As for Chinese politics? Coercive suppression of Falun Gong followers, bloody suppression of the protestors at Tiananmen Square, imprisonment of political prisoners, slavery conditions in factories, the absolute absence of a social safety net, whatever. I mean, don't get me wrong; I'm not a denier of, or a moral relativist about, or an apologist about human rights violations in China. What I mean is, all that aside, you can't trust products from China anyway, no matter what your opinion is about social issues in China. It's capitalism gone crazy. Pure, unregulated capitalism, the likes of which we haven't seen in the U.S. since 1937, only with solid-state technology and the Internet instead of vacuum tubes and telegraphs. And a world population approaching 7 billion.

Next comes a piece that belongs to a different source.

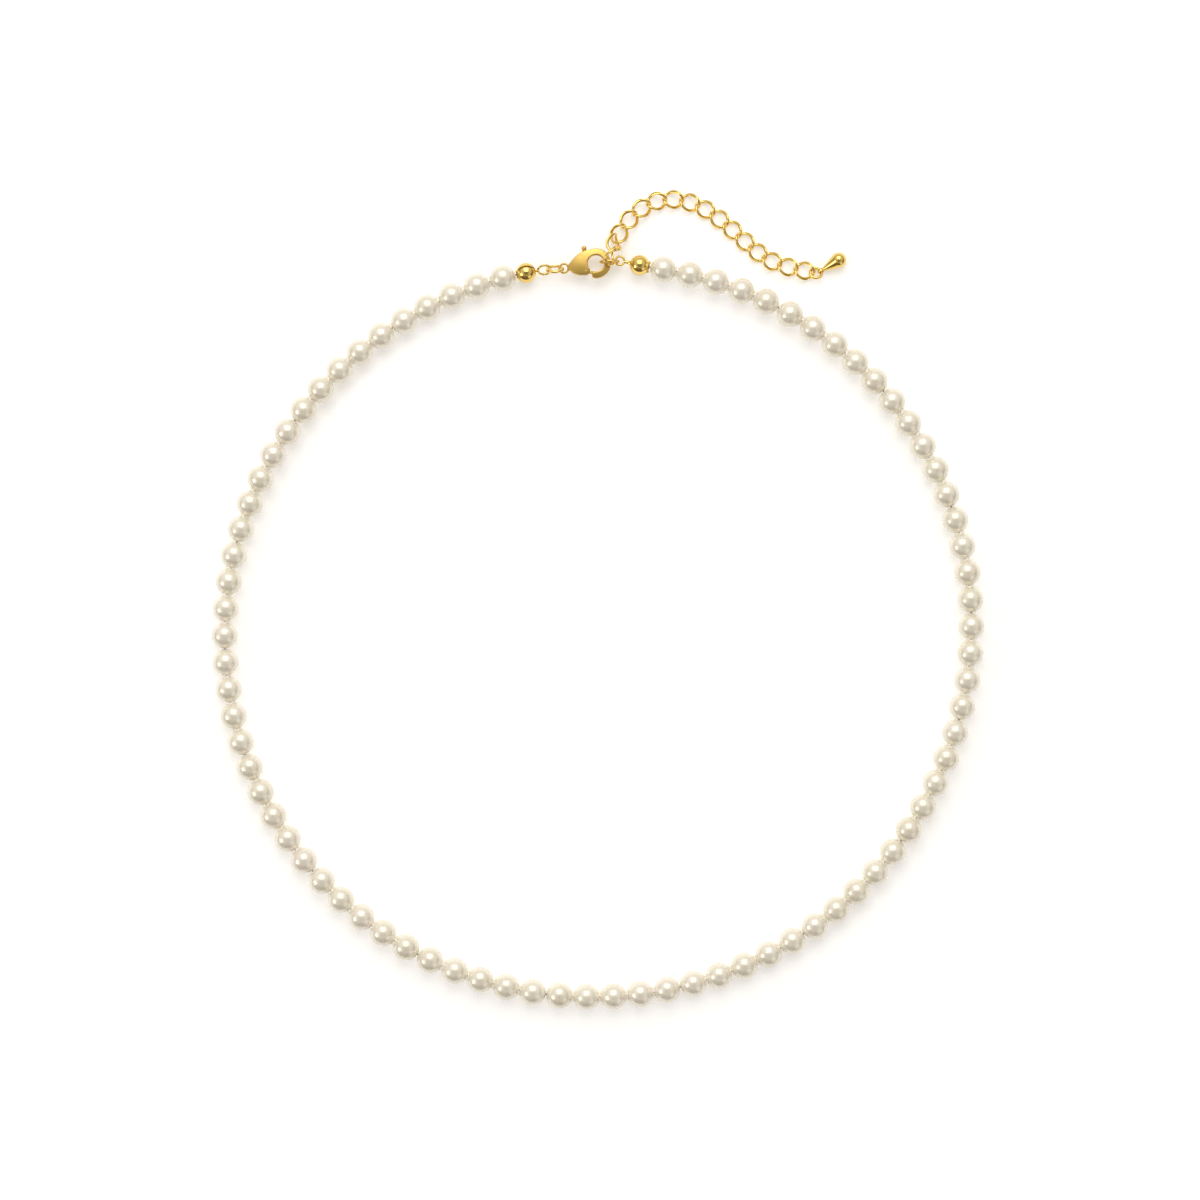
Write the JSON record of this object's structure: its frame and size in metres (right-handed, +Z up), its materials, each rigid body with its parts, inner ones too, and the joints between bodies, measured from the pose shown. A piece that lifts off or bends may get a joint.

So fuck low prices. Maybe I'm an outlier, but I'll go ahead and pay a few dollars more for housewares, clothes, tools, building materials, office supplies, and so on, if it means that I won't be poisoning myself with every use. I buy a lot of things I need at thrift stores and charity shops, which has a double advantage now: low prices, and a selection of stuff made in North America or western Europe, made back in the olden days when America used to have factories. Realistically, Chinese products are unavoidable -- the vast majority of electronics and their components, any reasonably priced clothing, etc. -- and having a product assembled or "finished" in one country often means it was mostly made in China anyway. So I try my best, much as I try all the local shops in my neighborhood or the KMart in Center City before I resign myself to making the trek to South Philly's Walmart, which I otherwise try to avoid unless I have a dire, dire need for something I can't find nearby.

For political, worker justice, and environmental reasons, and because so much of their merchandise is made in China.